Dehydration of water/ t-butanol mixtures by pervaporation: comparative study of commercially available polymeric, microporous silica and zeolite membranes

Abstract

The performance of commercially available polymeric (PERVAP 2202, PERVAP 2510, Sulzer Chemtech GmbH), microporous silica (PERVAP SMS, Sulzer Chemtech GmbH) and zeolite pervaporation membranes (NaA type, SMART Chemical Company Ltd. (UK)) has been investigated with respect to the dehydration of binary mixtures of t-butanol ( t-BuOH) and water. The range of concentrations investigated ( C H 2O ≤20 wt.%) was selected according to existing industrial needs. Fluxes and selectivities were monitored as dehydration proceeded.
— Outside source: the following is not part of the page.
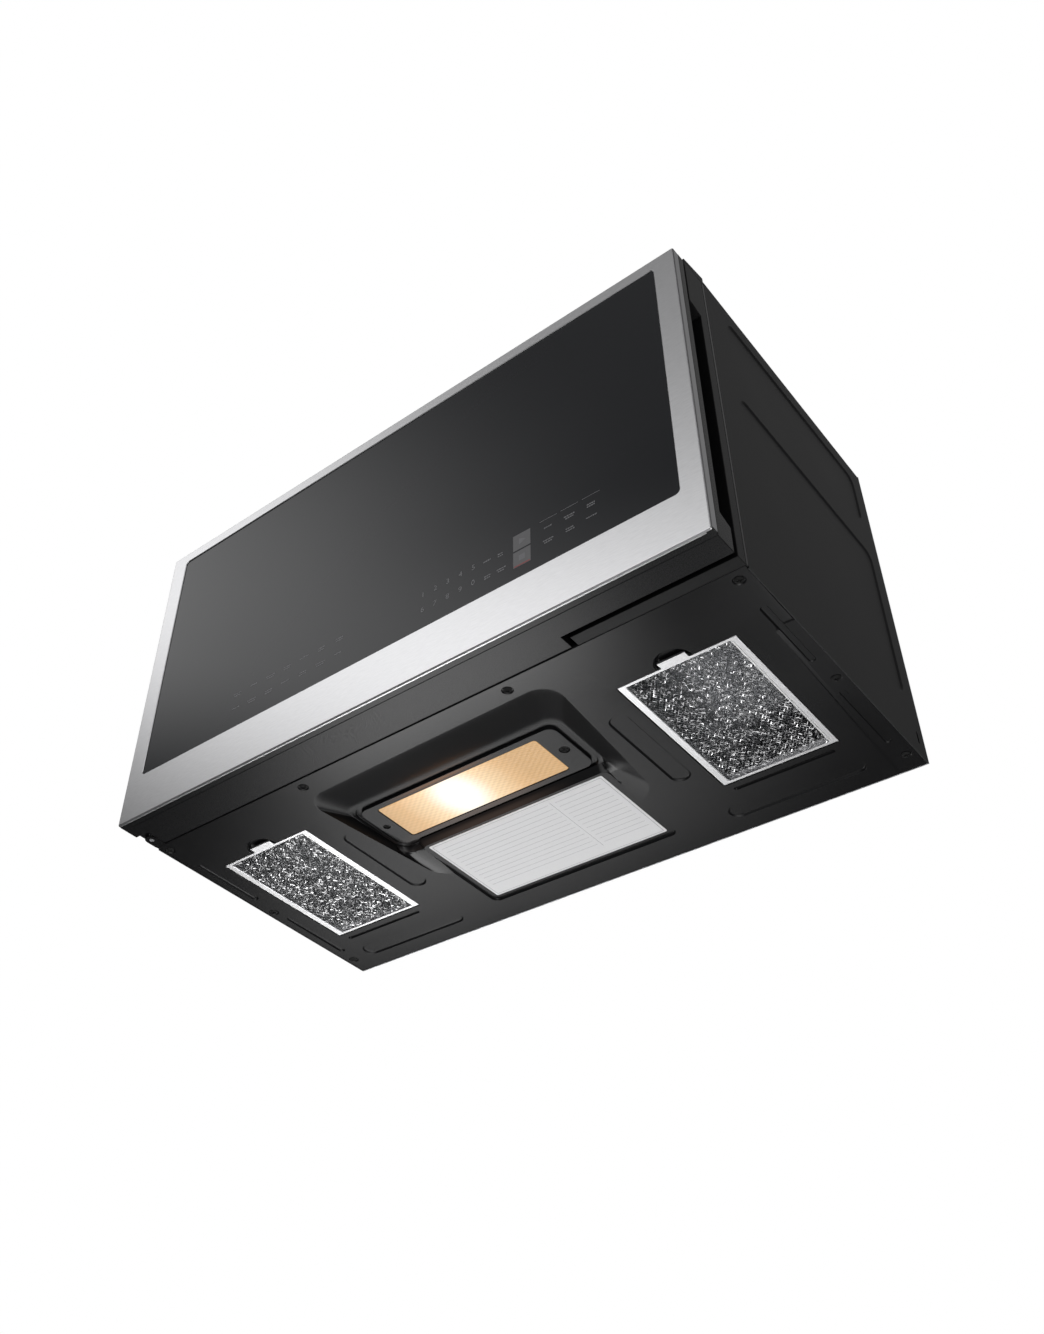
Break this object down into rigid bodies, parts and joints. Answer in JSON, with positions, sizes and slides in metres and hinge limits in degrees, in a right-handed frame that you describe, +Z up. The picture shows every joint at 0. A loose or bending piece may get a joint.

In addition, the effect of temperature on these parameters was investigated. Over this range, both water and t-BuOH fluxes generally decreased with water concentration. The effect of temperature was investigated in the 60–100 °C range. Increasing the operating temperature resulted, as expected, in larger water fluxes for both polymeric and silica membranes. Experimental work showed that at 60 °C and with 10 wt.% initial water concentration, larger fluxes were obtained using the microporous silica unit (3.5 kg m −2 h −1), followed by zeolites (1.5 kg m −2 h −1) and finally by the polymeric membranes (0.5 kg m −2 h −1). For this specific set of conditions, higher water selectivities were obtained with the zeolite (16,000), followed by the polymeric (3615) and finally by the microporous silica (144) membranes. In addition, studies performed for various temperatures in the vapour permeation regime showed that even if temperature was increased, water separation factors remained approximately constant for PERVAP 2510 polymeric membranes. Activation energies were calculated for each of the components using the microporous silica and polymeric membranes.